**Written task**.
Render every entry verbatim.

+--

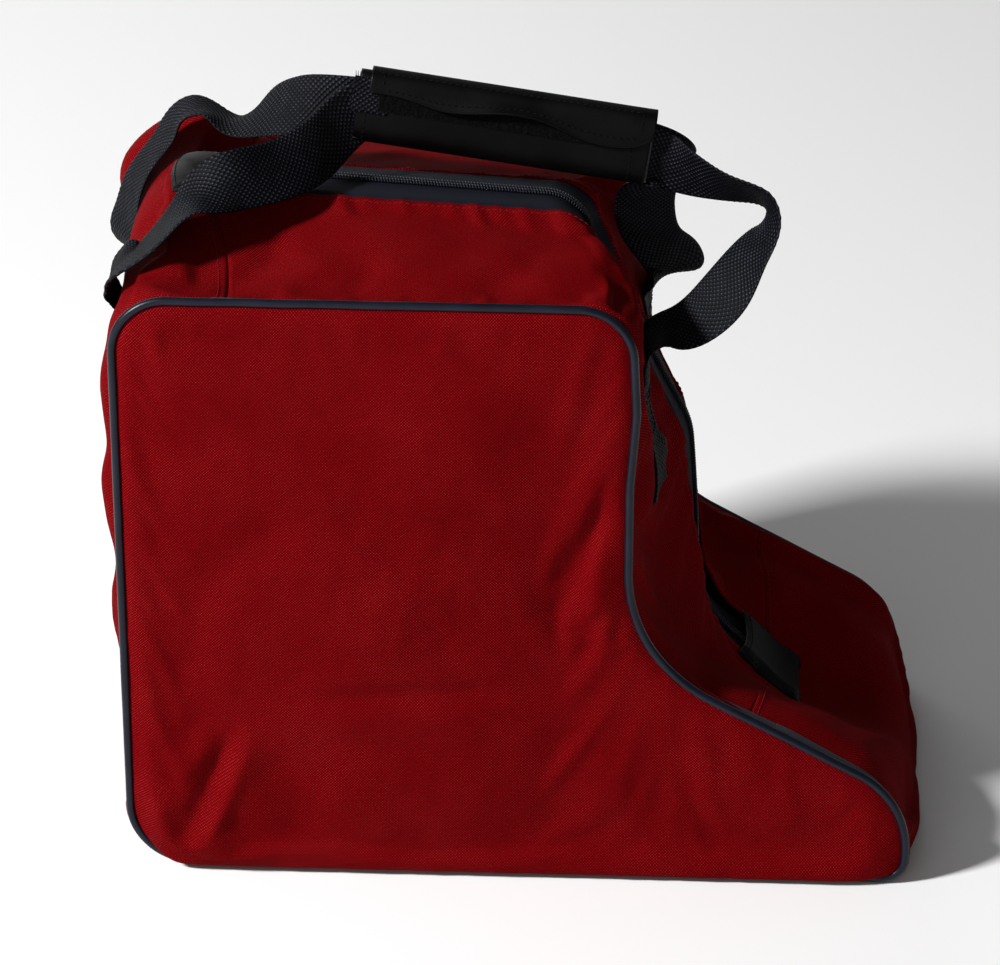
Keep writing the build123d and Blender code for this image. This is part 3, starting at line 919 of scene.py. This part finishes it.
# ---------------------------------------------------------------- straps
WEB_WIDTH = 31.0
WEB_HALF = 0.85
GRIP_BACK = np.array([-87.0, 0, 380])
GRIP_FRONT = np.array([61.0, 0, 358.5])
GRIP_ALONG = unit(GRIP_FRONT - GRIP_BACK)
GRIP_UP = np.array([-GRIP_ALONG[2], 0, GRIP_ALONG[0]])
GRIP_MID = (GRIP_BACK + GRIP_FRONT) / 2
GRIP_HALF = float(np.linalg.norm(GRIP_FRONT - GRIP_BACK)) / 2


def sewn_rows(front):
    """Rows of the gusset's grid among which a strap's tail is sewn."""
    if front:
        return np.arange(sum(STRETCH_POINTS[:2]) + 30, sum(STRETCH_POINTS[:5]) + 10)
    return np.arange(STRETCH_POINTS[0] - 20, STRETCH_POINTS[0] + 60)


def sewn_surface(y_values, front, lift):
    """Function that gives a row of points on the gusset at a height, one for each width."""
    order = np.argsort(y_values)
    points, normals = gusset_points(sewn_rows(front), y_values[order])
    points = points + normals * lift
    columns = [column[np.argsort(column[:, 2])] for column in points.swapaxes(0, 1)]
    back = np.argsort(order)

    def row(z):
        return np.array([interpolate(z, column[:, 2], column) for column in columns])[back]

    return row


def surface_point(z, y, front):
    """Point just off the gusset's front or back at a height."""
    points, normals = gusset_points(sewn_rows(front), np.array([y - 0.5, y + 0.5]))
    best = int(np.argmin(np.abs(points[:, 0, 2] - z)))
    return points[best, 0] + normals[best, 0] * 1.2


def ribbon(name, centres, widths, sewn):
    """Webbing ribbon through stations of centre and width direction, with its weave raised."""
    centres = np.asarray(centres, float)
    chord = distances(centres)
    weights = spline_weights(chord, np.arange(0, chord[-1], 0.75))
    path = weights @ centres
    wide = unit(weights @ unit(widths))
    tangent = unit(np.gradient(path, axis=0))
    wide = unit(wide - np.sum(wide * tangent, 1, keepdims=True) * tangent)
    face = np.cross(tangent, wide)
    length = distances(path)
    across = np.linspace(-1, 1, 41)
    y_values = across * (WEB_WIDTH / 2)
    weave_u = np.sin(length * 2 * math.pi / WEAVE_ALONG)[:, None]
    weave_v = np.sin(across * WEB_WIDTH / 2 * 2 * math.pi / WEAVE_ACROSS)[None, :]
    relief = 0.22 * weave_u * weave_v
    thick = WEB_HALF * np.sqrt(np.clip(1 - np.abs(across) ** 14, 0.04, 1))
    flat = path[:, None] + wide[:, None] * y_values[None, :, None]
    sewn_top, sewn_y, sewn_way, sewn_front = sewn
    row_at = sewn_surface(sewn_y + y_values * sewn_way, sewn_front, WEB_HALF + 0.25)
    for i in range(len(path)):
        if path[i, 2] > sewn_top + 8 or length[i] > 100:
            break
        share = np.clip((sewn_top + 8 - path[i, 2]) / 12, 0, 1)
        share = share * share * (3 - 2 * share)
        flat[i] = flat[i] * (1 - share) + row_at(path[i, 2]) * share
    top = flat + face[:, None] * (thick[None, :] + relief)[..., None]
    bottom = flat - face[:, None] * (thick[None, :] - relief)[..., None]
    loop = np.concatenate([top, bottom[:, ::-1]], 1)
    rows, columns = loop.shape[:2]
    faces = grid_faces(rows, columns, wrap_columns=True, flip=True).tolist()
    faces.append(list(range(columns)))
    last = (rows - 1) * columns
    faces.append([last + columns - 1 - i for i in range(columns)])
    uv = grid_uv(length, np.concatenate([y_values, y_values[::-1]]))
    side, end = name.split("_")
    piece = make_object(f"webbing_{name}", loop, faces, WEBBING, uv, None,
                        [f"strap_{side}_{end}_end", f"strap_{side}_{end}_run"])
    return piece, path, wide, face, flat


def strap_stations(tail, free, front, side):
    """Centres and width directions: the sewn tail, the free loop, then into the grip."""
    low, high, y, sewn_width = tail
    centres = []
    widths = []
    for z in np.linspace(low, high, 5):
        centres.append(surface_point(z, y, front))
        ends = [surface_point(z, y + 12 * way, front) for way in (-1, 1)]
        widths.append(unit(ends[1] - ends[0]) * sewn_width)
    for centre, width in free:
        centres.append(np.array(centre, float))
        widths.append(np.array(width, float))
    end = GRIP_FRONT if front else GRIP_BACK
    inward = -GRIP_ALONG if front else GRIP_ALONG
    for reach in (4, 30, 60):
        centres.append(end + inward * reach + np.array([0, 1.3 * side, -1.5]))
        widths.append(GRIP_UP * (1 if free[-1][1][2] > 0 else -1))
    return centres, widths


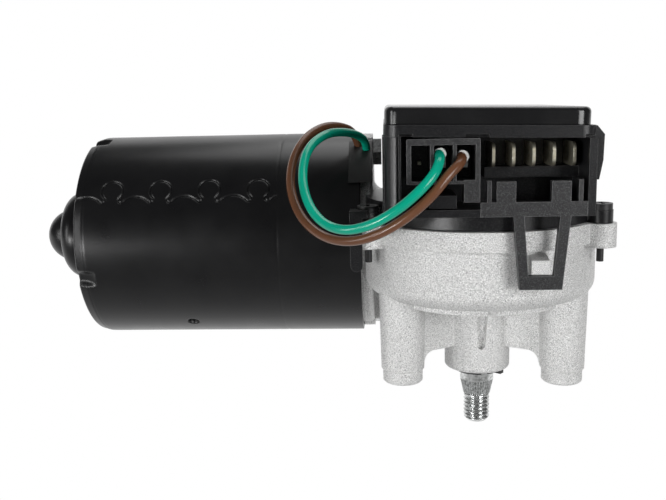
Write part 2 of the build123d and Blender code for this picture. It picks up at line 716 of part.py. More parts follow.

+--

**Task answer**.
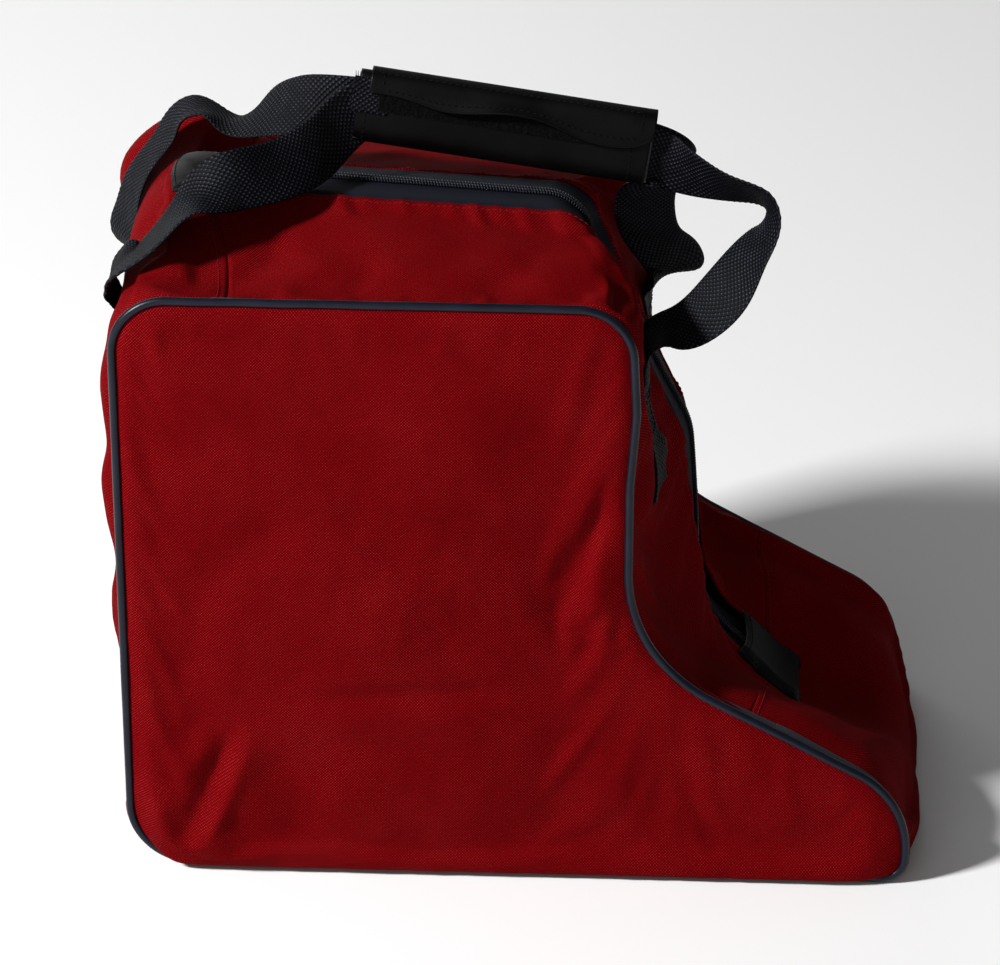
Keep writing the build123d and Blender code for this image. This is part 3, starting at line 919 of scene.py. This part finishes it.
# ---------------------------------------------------------------- straps
WEB_WIDTH = 31.0
WEB_HALF = 0.85
GRIP_BACK = np.array([-87.0, 0, 380])
GRIP_FRONT = np.array([61.0, 0, 358.5])
GRIP_ALONG = unit(GRIP_FRONT - GRIP_BACK)
GRIP_UP = np.array([-GRIP_ALONG[2], 0, GRIP_ALONG[0]])
GRIP_MID = (GRIP_BACK + GRIP_FRONT) / 2
GRIP_HALF = float(np.linalg.norm(GRIP_FRONT - GRIP_BACK)) / 2


def sewn_rows(front):
    """Rows of the gusset's grid among which a strap's tail is sewn."""
    if front:
        return np.arange(sum(STRETCH_POINTS[:2]) + 30, sum(STRETCH_POINTS[:5]) + 10)
    return np.arange(STRETCH_POINTS[0] - 20, STRETCH_POINTS[0] + 60)


def sewn_surface(y_values, front, lift):
    """Function that gives a row of points on the gusset at a height, one for each width."""
    order = np.argsort(y_values)
    points, normals = gusset_points(sewn_rows(front), y_values[order])
    points = points + normals * lift
    columns = [column[np.argsort(column[:, 2])] for column in points.swapaxes(0, 1)]
    back = np.argsort(order)

    def row(z):
        return np.array([interpolate(z, column[:, 2], column) for column in columns])[back]

    return row


def surface_point(z, y, front):
    """Point just off the gusset's front or back at a height."""
    points, normals = gusset_points(sewn_rows(front), np.array([y - 0.5, y + 0.5]))
    best = int(np.argmin(np.abs(points[:, 0, 2] - z)))
    return points[best, 0] + normals[best, 0] * 1.2


def ribbon(name, centres, widths, sewn):
    """Webbing ribbon through stations of centre and width direction, with its weave raised."""
    centres = np.asarray(centres, float)
    chord = distances(centres)
    weights = spline_weights(chord, np.arange(0, chord[-1], 0.75))
    path = weights @ centres
    wide = unit(weights @ unit(widths))
    tangent = unit(np.gradient(path, axis=0))
    wide = unit(wide - np.sum(wide * tangent, 1, keepdims=True) * tangent)
    face = np.cross(tangent, wide)
    length = distances(path)
    across = np.linspace(-1, 1, 41)
    y_values = across * (WEB_WIDTH / 2)
    weave_u = np.sin(length * 2 * math.pi / WEAVE_ALONG)[:, None]
    weave_v = np.sin(across * WEB_WIDTH / 2 * 2 * math.pi / WEAVE_ACROSS)[None, :]
    relief = 0.22 * weave_u * weave_v
    thick = WEB_HALF * np.sqrt(np.clip(1 - np.abs(across) ** 14, 0.04, 1))
    flat = path[:, None] + wide[:, None] * y_values[None, :, None]
    sewn_top, sewn_y, sewn_way, sewn_front = sewn
    row_at = sewn_surface(sewn_y + y_values * sewn_way, sewn_front, WEB_HALF + 0.25)
    for i in range(len(path)):
        if path[i, 2] > sewn_top + 8 or length[i] > 100:
            break
        share = np.clip((sewn_top + 8 - path[i, 2]) / 12, 0, 1)
        share = share * share * (3 - 2 * share)
        flat[i] = flat[i] * (1 - share) + row_at(path[i, 2]) * share
    top = flat + face[:, None] * (thick[None, :] + relief)[..., None]
    bottom = flat - face[:, None] * (thick[None, :] - relief)[..., None]
    loop = np.concatenate([top, bottom[:, ::-1]], 1)
    rows, columns = loop.shape[:2]
    faces = grid_faces(rows, columns, wrap_columns=True, flip=True).tolist()
    faces.append(list(range(columns)))
    last = (rows - 1) * columns
    faces.append([last + columns - 1 - i for i in range(columns)])
    uv = grid_uv(length, np.concatenate([y_values, y_values[::-1]]))
    side, end = name.split("_")
    piece = make_object(f"webbing_{name}", loop, faces, WEBBING, uv, None,
                        [f"strap_{side}_{end}_end", f"strap_{side}_{end}_run"])
    return piece, path, wide, face, flat


def strap_stations(tail, free, front, side):
    """Centres and width directions: the sewn tail, the free loop, then into the grip."""
    low, high, y, sewn_width = tail
    centres = []
    widths = []
    for z in np.linspace(low, high, 5):
        centres.append(surface_point(z, y, front))
        ends = [surface_point(z, y + 12 * way, front) for way in (-1, 1)]
        widths.append(unit(ends[1] - ends[0]) * sewn_width)
    for centre, width in free:
        centres.append(np.array(centre, float))
        widths.append(np.array(width, float))
    end = GRIP_FRONT if front else GRIP_BACK
    inward = -GRIP_ALONG if front else GRIP_ALONG
    for reach in (4, 30, 60):
        centres.append(end + inward * reach + np.array([0, 1.3 * side, -1.5]))
        widths.append(GRIP_UP * (1 if free[-1][1][2] > 0 else -1))
    return centres, widths


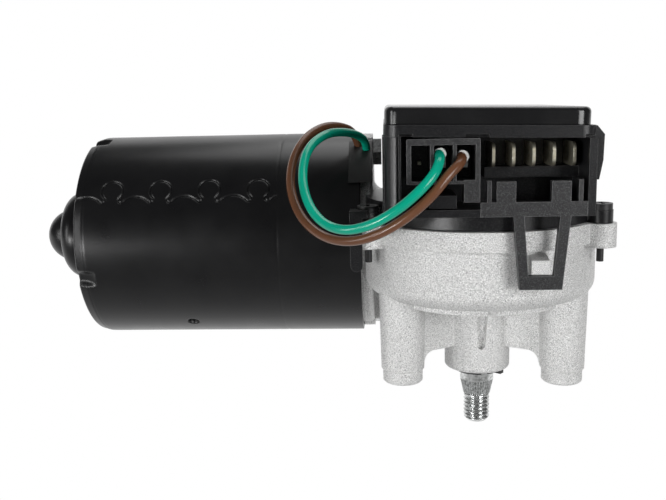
Write part 2 of the build123d and Blender code for this picture. It picks up at line 716 of part.py. More parts follow.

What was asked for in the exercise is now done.